American music writer

Suzanne Exposito (born September 1, 1989), is an American writer. She has worked as a music reporter and columnist at the Los Angeles Times and previously as Latin music editor at Rolling Stone. In May 2020 she became the first Latina to write a cover story for the magazine, which was a profile of the Puerto Rican artist Bad Bunny.

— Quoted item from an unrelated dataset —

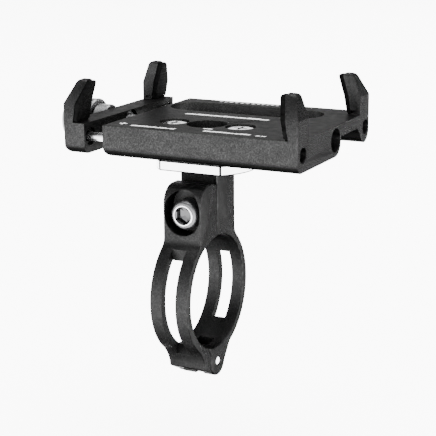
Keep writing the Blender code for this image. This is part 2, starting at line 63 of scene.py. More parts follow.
LUG_BOTTOM = 16.5 * MM              # the clamp's lugs are above this height
LUG_OPENING = 0.3 * MM              # how much further back the front lug stands than in the CAD
SCREW_HEAD_DEPTH = 0.35 * MM        # how far the plate screws' heads lie under the plate's face
PAD_CORNER = 0.35 * MM              # radius of a pad's edges on the phone's side
PAD_SINK = 0.27 * MM                # how far a pad goes back and down to meet its claw
PAD_MARGIN = 0.02 * MM              # a pad's first and last outline stand this far inside its box
PAD_STEP = 0.11 * MM                # height between a pad's outlines
RIB_PITCH, RIB_DEPTH = 0.9 * MM, 0.07 * MM
PLAIN_FOOT, PLAIN_TIP = 0.7 * MM, 0.9 * MM      # heights at a pad's ends that have no ribs
FLOOR_DROP = 21 * MM                # room under the clamp for its front half to swing open
FLOOR_LIGHT, SURROUND_LIGHT = 6.5, 6.2

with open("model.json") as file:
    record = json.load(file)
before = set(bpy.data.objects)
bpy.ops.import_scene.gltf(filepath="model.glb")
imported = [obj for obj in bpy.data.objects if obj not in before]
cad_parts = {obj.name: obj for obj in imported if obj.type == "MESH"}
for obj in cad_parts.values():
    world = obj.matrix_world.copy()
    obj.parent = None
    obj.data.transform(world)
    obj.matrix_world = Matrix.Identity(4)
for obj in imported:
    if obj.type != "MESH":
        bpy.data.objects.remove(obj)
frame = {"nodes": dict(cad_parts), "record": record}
nodes = frame["nodes"]
CAD_BOX = [list(corner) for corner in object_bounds()]
BODY_OF = {n: body for body, ns in frame["record"]["behaviour"]["bodies"].items() for n in ns}


# ---------------------------------------------------------------- shader helpers

def new_material(name, metallic, roughness):
    """A material with its node tree and its shader."""
    material = bpy.data.materials.new(name)
    material.use_nodes = True
    shader = material.node_tree.nodes["Principled BSDF"]
    shader.inputs["Metallic"].default_value = metallic
    shader.inputs["Roughness"].default_value = roughness
    return material, material.node_tree, shader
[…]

Her writing has been featured in Pitchfork, Revolver magazine, Them. magazine and Teen Vogue. She was previously a contributing illustrator for Bitch as well as Rookie. She has appeared as a guest speaker at conferences such as NPR Music's Turning the Tables and StopSlut: A Conference on Sexuality, Bullying, and Rape.

==Early life==
Exposito is half-Belizean; her mother is a native of the country. Her father is Cuban-American. Exposito graduated from Douglas Anderson School of the Arts in Jacksonville, Florida in 2007. She then attended Parsons School of Design in New York for three semesters, where she studied illustration. She subsequently attended the Eugene Lang College of Liberal Arts in New York, graduating in 2011 with a B.A. in Writing and a minor in Gender Studies.

==Career==
Exposito began her career while still in college, volunteering at the Willie Mae Rock Camp for Girls, also known as Girls Rock! Camp. Beginning her involvement in 2009, she would continue as a camp counselor and band coach through 2018. She has also volunteered for the POC Zine Project, Planned Parenthood and Students Active for Ending Rape. From 2010 to 2015 she was the lead vocalist in the feminist punk band Shady Hawkins. In 2012, Exposito started writing and illustrating a serial comic called "The Best Song Ever" for Rookie; in 2013, she continued her role while also assistant editing at MTV World. In 2015, she began work as a staff contributor at Rolling Stone. In 2018, she was promoted to the post of Latin music editor for the magazine. In October 2020 she became a staff writer for the Los Angeles Times. In 2021, Exposito and two other Latino culture reporters responded to the release of In the Heights.

==Personal life==
Exposito is bisexual.

In 2020, in partnership with Tierra Narrative, Exposito helped raise funds for Centro Corona, a Queens community center providing aid to Central American countries affected by coronavirus.